If we get an error this time we get a nicer error message. If we want to loop until we get the right number then we can exctract the getting of the input into a function.
askUser :: IO [Integer]
askUser = do
putStrLn "Enter a list of numbers (separated by comma):"
input <- getLine
let maybeList = getListFromString input in
case maybeList of
Just l -> return l
Nothing -> askUser
main :: IO ()
main = do
list <- askUser
print $ sum list
We typically want to split side effects from pure code. The main function can often look like this:
main w0 =
let (v1,w1) = action1 w0 in
let (v2,w2) = action2 v1 w1 in
let (v3,w3) = action3 v2 w2 in
action4 v3 w3
This has a lot of temp variables which are just passed to the next function. We can use bind (>>=) to remove the temp varaibles.
main =
action1 >>= action2 >>= action3 >>= action4
or using the arrow syntax
main = do
v1 <- action1
v2 <- action2 v1
v3 <- action3 v2
action4 v3
In Haskell the main function is assumed to change the state of the world. Something like main :: World -> World
Haskell considers the state of the world as an input to the main function. The actual type of main is closer to:
main :: World -> ((), World)
The () is a unit type.
All functions with a side effect have a type of World -> (a, World)
where a
is the type of the result. For instance getChar has a type of World -> (Char, World)
The Haskell compiler will at each step provide a pointer to a real world id. We can define the type of askUser as:
askUser :: World -> ([Integer], World)
askUser w0 =
let (_,w1) = putStrLn "Enter a list of numbers:" in
let (input,w2) = getLine w1 in
let (l,w3) = case getListFromString input of
Just l -> (l,w2)
Nothing -> askUser w2
in
(l,w3)
Each line above looks like this: let (y,w') = action x w in
each time the output of a function is (answer, newWorldValue)
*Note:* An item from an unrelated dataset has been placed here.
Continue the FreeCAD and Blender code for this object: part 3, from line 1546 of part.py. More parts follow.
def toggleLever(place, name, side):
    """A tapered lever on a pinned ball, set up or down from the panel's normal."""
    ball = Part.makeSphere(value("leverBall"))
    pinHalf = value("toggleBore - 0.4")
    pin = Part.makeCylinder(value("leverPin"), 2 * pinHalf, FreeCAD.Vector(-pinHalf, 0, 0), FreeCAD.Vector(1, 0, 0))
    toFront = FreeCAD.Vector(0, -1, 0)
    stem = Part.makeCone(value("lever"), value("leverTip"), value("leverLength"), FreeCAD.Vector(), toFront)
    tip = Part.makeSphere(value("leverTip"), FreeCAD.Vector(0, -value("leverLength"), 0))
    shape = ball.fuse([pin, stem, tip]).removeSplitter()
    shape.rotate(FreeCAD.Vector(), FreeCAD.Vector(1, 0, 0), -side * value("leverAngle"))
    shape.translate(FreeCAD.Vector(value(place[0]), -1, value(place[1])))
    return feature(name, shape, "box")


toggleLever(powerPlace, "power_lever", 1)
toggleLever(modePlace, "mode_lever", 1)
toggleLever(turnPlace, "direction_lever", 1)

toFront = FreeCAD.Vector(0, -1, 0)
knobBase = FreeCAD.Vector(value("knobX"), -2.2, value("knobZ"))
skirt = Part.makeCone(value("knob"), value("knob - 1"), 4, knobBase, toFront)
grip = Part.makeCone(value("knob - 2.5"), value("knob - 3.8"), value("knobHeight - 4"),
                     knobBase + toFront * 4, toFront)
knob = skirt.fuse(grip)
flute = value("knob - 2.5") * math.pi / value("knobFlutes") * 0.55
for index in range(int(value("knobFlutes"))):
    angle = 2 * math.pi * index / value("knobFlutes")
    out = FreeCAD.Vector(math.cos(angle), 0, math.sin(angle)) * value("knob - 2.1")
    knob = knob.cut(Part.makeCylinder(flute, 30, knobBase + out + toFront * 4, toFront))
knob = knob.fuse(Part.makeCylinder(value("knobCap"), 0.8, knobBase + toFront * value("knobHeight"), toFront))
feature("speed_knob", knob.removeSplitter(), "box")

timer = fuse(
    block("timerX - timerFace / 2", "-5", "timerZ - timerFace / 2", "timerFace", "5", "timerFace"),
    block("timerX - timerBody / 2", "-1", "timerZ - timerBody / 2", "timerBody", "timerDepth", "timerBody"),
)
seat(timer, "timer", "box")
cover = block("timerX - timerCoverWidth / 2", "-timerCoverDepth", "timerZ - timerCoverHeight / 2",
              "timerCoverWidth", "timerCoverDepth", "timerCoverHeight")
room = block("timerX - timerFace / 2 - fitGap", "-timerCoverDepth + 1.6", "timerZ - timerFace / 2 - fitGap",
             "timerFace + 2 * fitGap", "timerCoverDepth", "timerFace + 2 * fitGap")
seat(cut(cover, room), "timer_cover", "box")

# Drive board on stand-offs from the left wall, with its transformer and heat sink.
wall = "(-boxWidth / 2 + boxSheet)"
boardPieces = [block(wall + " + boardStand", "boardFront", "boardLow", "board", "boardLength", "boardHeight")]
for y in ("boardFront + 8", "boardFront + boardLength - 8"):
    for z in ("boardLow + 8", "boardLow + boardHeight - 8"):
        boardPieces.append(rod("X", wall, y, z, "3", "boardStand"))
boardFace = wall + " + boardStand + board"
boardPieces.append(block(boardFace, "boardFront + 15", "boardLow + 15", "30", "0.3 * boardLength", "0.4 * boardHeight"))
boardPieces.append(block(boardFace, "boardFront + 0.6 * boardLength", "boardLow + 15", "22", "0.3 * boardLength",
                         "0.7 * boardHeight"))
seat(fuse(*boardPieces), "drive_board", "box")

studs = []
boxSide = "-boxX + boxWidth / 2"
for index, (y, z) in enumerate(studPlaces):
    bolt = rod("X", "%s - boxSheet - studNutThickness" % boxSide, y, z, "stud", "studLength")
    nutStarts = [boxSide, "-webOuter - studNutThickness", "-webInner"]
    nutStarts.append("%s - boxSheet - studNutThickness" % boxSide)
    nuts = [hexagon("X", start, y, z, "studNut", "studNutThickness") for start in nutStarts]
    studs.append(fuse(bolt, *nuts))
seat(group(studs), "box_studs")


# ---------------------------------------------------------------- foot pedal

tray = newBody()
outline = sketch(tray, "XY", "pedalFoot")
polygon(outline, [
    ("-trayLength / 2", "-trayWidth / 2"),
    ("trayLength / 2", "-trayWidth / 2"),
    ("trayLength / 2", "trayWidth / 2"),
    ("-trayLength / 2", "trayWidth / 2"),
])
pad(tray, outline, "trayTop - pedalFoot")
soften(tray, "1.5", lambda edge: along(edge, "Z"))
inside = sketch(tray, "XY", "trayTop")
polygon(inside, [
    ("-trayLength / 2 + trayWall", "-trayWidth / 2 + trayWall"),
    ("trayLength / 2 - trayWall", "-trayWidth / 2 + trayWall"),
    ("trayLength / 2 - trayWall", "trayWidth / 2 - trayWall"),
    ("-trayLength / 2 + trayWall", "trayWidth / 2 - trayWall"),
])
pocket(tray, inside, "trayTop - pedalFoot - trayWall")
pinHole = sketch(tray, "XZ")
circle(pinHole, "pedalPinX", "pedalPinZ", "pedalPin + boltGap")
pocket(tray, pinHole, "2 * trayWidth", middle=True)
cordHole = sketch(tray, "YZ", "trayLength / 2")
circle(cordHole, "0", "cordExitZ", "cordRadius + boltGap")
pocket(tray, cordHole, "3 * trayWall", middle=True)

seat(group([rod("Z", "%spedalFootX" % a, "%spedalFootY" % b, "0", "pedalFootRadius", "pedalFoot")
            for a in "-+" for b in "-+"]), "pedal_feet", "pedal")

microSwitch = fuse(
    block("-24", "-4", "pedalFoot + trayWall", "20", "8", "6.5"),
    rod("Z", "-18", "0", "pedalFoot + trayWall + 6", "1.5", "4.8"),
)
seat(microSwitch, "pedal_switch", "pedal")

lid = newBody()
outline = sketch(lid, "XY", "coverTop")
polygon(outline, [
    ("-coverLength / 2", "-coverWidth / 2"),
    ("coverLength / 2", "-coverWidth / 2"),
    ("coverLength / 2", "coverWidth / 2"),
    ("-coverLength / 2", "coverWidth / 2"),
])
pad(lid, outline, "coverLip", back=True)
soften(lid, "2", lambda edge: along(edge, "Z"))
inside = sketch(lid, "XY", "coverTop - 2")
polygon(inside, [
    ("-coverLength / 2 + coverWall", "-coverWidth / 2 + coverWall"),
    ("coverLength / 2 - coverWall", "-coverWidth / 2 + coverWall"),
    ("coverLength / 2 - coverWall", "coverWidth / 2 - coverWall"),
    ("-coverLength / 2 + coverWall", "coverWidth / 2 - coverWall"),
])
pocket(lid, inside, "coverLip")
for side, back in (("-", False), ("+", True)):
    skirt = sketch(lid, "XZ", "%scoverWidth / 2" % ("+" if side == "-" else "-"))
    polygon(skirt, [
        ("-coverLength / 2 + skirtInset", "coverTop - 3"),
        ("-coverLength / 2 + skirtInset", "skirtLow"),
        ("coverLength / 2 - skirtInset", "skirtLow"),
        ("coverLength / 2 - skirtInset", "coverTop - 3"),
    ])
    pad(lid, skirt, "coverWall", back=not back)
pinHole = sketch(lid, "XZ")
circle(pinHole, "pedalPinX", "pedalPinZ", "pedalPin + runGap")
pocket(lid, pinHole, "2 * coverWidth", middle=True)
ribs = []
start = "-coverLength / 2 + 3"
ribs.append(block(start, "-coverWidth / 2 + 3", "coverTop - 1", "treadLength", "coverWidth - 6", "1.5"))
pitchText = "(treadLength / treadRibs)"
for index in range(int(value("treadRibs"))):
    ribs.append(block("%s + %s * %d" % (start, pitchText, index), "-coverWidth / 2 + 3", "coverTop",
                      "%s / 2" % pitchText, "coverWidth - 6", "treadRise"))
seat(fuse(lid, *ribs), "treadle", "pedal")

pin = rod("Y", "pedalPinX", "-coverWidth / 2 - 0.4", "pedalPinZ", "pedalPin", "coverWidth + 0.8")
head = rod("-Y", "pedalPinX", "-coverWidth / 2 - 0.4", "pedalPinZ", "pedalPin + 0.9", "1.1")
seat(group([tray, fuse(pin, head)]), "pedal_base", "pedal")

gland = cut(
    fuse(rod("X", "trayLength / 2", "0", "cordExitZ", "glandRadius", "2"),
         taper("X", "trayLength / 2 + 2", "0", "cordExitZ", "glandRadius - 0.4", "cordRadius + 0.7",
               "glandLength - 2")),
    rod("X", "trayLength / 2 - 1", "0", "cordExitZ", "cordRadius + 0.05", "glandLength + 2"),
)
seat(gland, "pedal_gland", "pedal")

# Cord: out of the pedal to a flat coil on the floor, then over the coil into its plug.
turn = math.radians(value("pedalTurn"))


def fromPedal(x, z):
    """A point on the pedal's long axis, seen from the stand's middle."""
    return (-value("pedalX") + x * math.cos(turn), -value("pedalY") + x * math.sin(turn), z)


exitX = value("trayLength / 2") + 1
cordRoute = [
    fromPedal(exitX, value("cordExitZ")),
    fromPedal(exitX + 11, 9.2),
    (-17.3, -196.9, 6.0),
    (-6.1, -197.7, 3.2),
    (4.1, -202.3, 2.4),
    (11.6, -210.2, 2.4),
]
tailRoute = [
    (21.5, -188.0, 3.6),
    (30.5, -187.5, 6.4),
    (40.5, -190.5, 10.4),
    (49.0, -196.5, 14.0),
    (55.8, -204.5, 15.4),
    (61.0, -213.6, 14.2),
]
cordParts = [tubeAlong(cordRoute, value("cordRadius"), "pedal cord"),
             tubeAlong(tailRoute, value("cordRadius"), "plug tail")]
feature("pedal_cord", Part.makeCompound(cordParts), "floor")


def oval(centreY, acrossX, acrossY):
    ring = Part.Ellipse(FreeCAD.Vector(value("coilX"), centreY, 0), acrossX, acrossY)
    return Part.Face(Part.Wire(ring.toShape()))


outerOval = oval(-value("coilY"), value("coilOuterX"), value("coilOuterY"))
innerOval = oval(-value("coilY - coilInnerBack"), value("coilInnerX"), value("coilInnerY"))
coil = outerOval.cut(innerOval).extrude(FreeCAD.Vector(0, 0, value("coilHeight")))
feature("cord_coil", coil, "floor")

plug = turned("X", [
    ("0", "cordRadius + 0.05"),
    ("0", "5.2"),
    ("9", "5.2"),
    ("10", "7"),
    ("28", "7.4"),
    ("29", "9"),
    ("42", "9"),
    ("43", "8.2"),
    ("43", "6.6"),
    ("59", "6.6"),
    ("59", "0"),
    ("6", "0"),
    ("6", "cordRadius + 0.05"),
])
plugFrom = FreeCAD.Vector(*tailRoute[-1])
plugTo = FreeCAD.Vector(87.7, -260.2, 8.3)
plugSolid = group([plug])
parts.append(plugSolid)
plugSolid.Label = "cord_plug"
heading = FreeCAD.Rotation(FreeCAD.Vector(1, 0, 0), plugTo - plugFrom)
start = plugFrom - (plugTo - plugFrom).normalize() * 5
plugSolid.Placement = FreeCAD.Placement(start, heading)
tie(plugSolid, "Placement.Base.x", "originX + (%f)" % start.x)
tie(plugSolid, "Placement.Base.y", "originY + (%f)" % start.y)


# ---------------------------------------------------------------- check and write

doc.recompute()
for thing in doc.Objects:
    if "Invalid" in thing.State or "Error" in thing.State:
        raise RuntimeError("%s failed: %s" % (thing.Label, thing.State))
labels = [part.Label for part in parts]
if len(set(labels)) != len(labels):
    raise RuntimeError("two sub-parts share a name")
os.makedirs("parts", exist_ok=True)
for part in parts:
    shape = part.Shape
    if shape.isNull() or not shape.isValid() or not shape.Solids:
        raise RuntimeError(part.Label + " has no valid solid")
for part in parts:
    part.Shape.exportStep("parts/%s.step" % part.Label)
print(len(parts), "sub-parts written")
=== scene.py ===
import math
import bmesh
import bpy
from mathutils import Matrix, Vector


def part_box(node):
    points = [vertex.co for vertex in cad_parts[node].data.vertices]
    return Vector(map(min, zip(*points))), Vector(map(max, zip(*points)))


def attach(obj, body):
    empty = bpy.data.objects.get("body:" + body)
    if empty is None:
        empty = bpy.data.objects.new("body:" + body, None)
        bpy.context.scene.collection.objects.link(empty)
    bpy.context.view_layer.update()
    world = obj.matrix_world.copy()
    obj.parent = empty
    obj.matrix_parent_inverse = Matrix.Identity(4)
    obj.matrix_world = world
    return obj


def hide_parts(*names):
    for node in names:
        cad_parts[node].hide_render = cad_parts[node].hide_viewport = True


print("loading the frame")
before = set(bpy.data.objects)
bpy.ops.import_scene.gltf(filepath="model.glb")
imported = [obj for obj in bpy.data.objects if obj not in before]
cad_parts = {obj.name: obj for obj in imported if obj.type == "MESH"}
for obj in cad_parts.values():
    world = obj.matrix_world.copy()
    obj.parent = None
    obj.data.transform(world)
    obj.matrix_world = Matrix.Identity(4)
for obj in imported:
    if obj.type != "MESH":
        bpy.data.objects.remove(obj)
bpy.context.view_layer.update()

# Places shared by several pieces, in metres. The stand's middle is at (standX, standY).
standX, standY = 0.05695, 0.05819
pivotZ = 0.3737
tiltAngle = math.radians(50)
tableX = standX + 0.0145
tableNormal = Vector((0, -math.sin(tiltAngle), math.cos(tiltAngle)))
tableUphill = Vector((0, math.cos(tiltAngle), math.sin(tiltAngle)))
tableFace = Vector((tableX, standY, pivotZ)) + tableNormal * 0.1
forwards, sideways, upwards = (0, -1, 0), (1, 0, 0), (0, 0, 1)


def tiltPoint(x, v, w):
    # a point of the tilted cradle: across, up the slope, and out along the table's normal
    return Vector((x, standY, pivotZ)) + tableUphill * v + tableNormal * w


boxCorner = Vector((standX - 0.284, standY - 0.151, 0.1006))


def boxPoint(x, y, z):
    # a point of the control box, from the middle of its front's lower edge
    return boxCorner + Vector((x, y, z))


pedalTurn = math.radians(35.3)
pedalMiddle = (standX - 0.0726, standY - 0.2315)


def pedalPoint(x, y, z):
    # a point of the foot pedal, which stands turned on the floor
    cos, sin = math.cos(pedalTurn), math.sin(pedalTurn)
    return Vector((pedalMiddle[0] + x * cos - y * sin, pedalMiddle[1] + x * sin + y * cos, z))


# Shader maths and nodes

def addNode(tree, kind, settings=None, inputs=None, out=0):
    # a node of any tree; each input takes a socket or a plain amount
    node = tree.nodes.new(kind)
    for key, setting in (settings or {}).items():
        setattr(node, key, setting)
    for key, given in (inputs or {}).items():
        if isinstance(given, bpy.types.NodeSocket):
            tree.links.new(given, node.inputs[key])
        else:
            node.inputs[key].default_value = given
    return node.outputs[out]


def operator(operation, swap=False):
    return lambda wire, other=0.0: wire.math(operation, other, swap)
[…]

hence each function must have a type similar to:
f :: World -> (a, World)
We can remove temp varaibles by defining a bind:
bind :: IO a
-> (a -> IO b)
-> IO b
A pattern from the askUser funtion was:
pattern1 w0 =
let (x,w1) = action1 w0 in
let (y,w2) = action2 x w1 in
(y,w2)
The types for these are:
action1 :: IO a
action2 :: a -> IO b
pattern1 :: IO b
Which looks very much like the bind function. The goal is to hide the World from the function. If we have this function:
let (line1,w1) = getLine w0 in
let (line2,w2) = getLine w1 in
let ((),w3) = print (line1 ++ line2) in
((),w3)
We can write this using bind:
(res,w3) = (bind getLine (\line1 ->
(bind getLine (\line2 ->
print (line1 ++ line2))))) w0
Haskell uses >>= for bind so we can write:
(res,w3) = (getLine >>=
(\line1 -> getLine >>=
(\line2 -> print (line1 ++ line2)))) w0
Syntactic Sugar
do
x <- action1
y <- action2
z <- action3
...
is replaced by:
action1 >>= (\x ->
action2 >>= (\y ->
action3 >>= (\z ->
...
)))
For lines not using the <- we can use the >> operator
do
action1
action2
action3
is converted to;
action1 >>
action2 >>
action3
Finally we can traslate the askUser function
askUser :: IO [Integer]
askUser = do
putStrLn "Enter a list of numbers (separated by commas):"
input <- getLine
let maybeList = getListFromString input in
case maybeList of
Just l -> return l
Nothing -> askUser
main :: IO ()
main = do
list <- askUser
print $ sum list
Is translated into:
import Data.Maybe
maybeRead :: Read a => String -> Maybe a
maybeRead s = case reads s of
[(x,"")] -> Just x
_ -> Nothing
getListFromString :: String -> Maybe [Integer]
getListFromString str = maybeRead $ "[" ++ str ++ "]"
askUser :: IO [Integer]
askUser =
putStrLn "Enter a list of numbers (sep. by commas):" >>
getLine >>= \input ->
let maybeList = getListFromString input in
case maybeList of
Just l -> return l
Nothing -> askUser
main :: IO ()
main = askUser >>=
\list -> print $ sum list
IO is a monad. This means it has access to syntactic sugar using do
notation. Monads are about sequencing not always effects. Monads implement bind and return Maybe is a Monad. There is also a list monad which is useful sometimes.